Koustinoudi writes that Gaskell’s Tales contain “the ongoing haunting effects of the events to be recounted.” Likewise, the Gothic fiction that we have examined thus far betrays an “an affinity with what Freud was later to identify as the talking cure, the analytic situation” (Koustinoudi 30). Freud writes in the 1915 essay “The Unconscious,” according to Koustinoudi, “It is a very remarkable thing that the [Unconscious] of one human being can react upon that of another, without passing through the [Conscious]. “Descriptively speaking,” Freud writes, this “fact is incontestable” (Koustinoudi 35). When Koustinoudi invokes Maria Torok’s 1975 analysis of phobia, in which “when people say ‘I’ they might in fact be referring to something quite different from their own identity. … This foreign presence within the subject seems to be what is at work in Gaskell’s tale [The Poor Clare]” (35) this could just as easily speak for Gaskell as for her predecessors whose Unconscious(es) interact remarkably with hers, and ours.
Works Consulted
Chavez, Julia McCord. “Gaskell’s Other Wives and Daughters: Reimagining the Gothic and Anticipating the Sensational in ‘Lois the Witch’ and ‘The Grey Woman.’” Gaskell Journal […].
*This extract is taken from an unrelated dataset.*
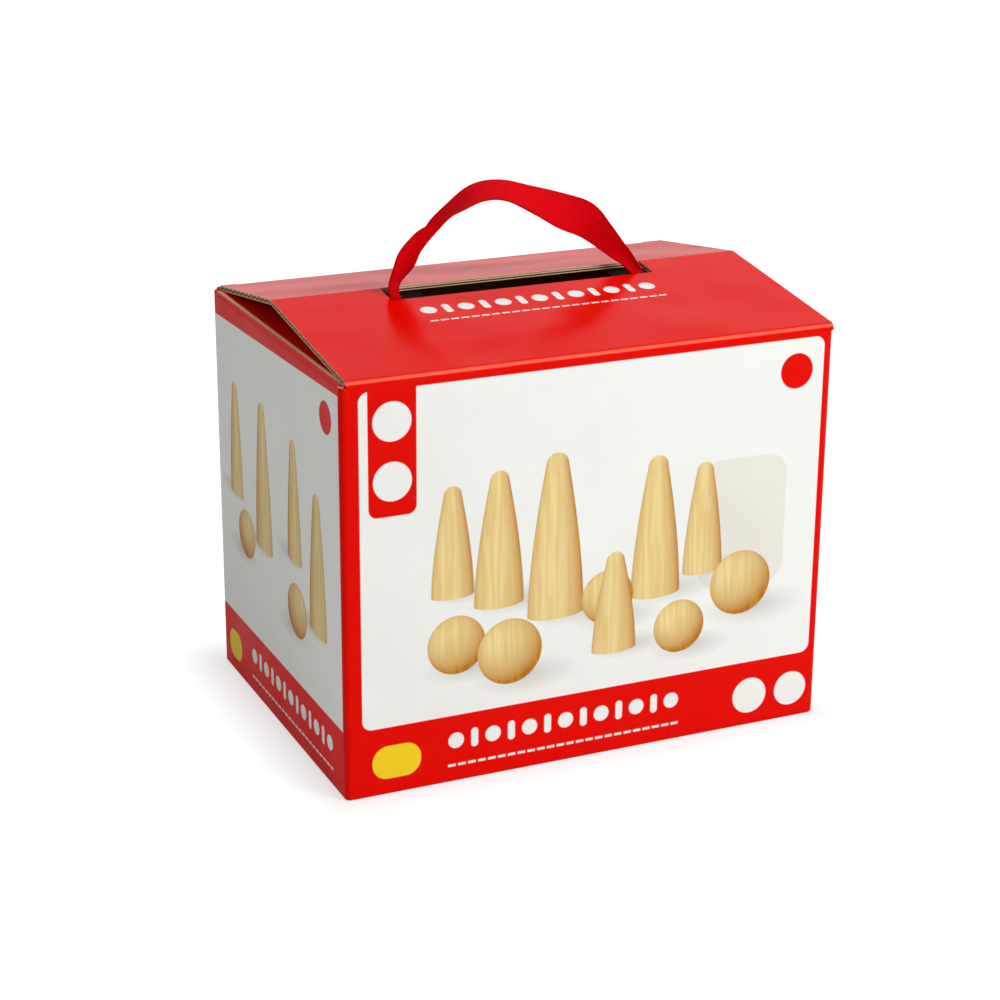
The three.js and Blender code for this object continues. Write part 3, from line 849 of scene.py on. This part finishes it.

Koustinoudi, Anna. “Temporality, Narrative Discordance and the Phantom as Transgenerational Trauma in Elizabeth Gaskell’s ‘The Poor Clare.’ Gothic Studies vol. 14, iss. 2 […].
Martin, Carol. “Gaskell’s Ghosts: Truths in Disguise.” Studies in the Novel, vol. 21, iss. 1 (spring 1989), pp. 27-40).
Styler, Rebecca. “The Problem of ‘Evil’ in Elizabeth Gaskell’s Gothic Tales.” Gothic Studies, vol. 12, iss. 1.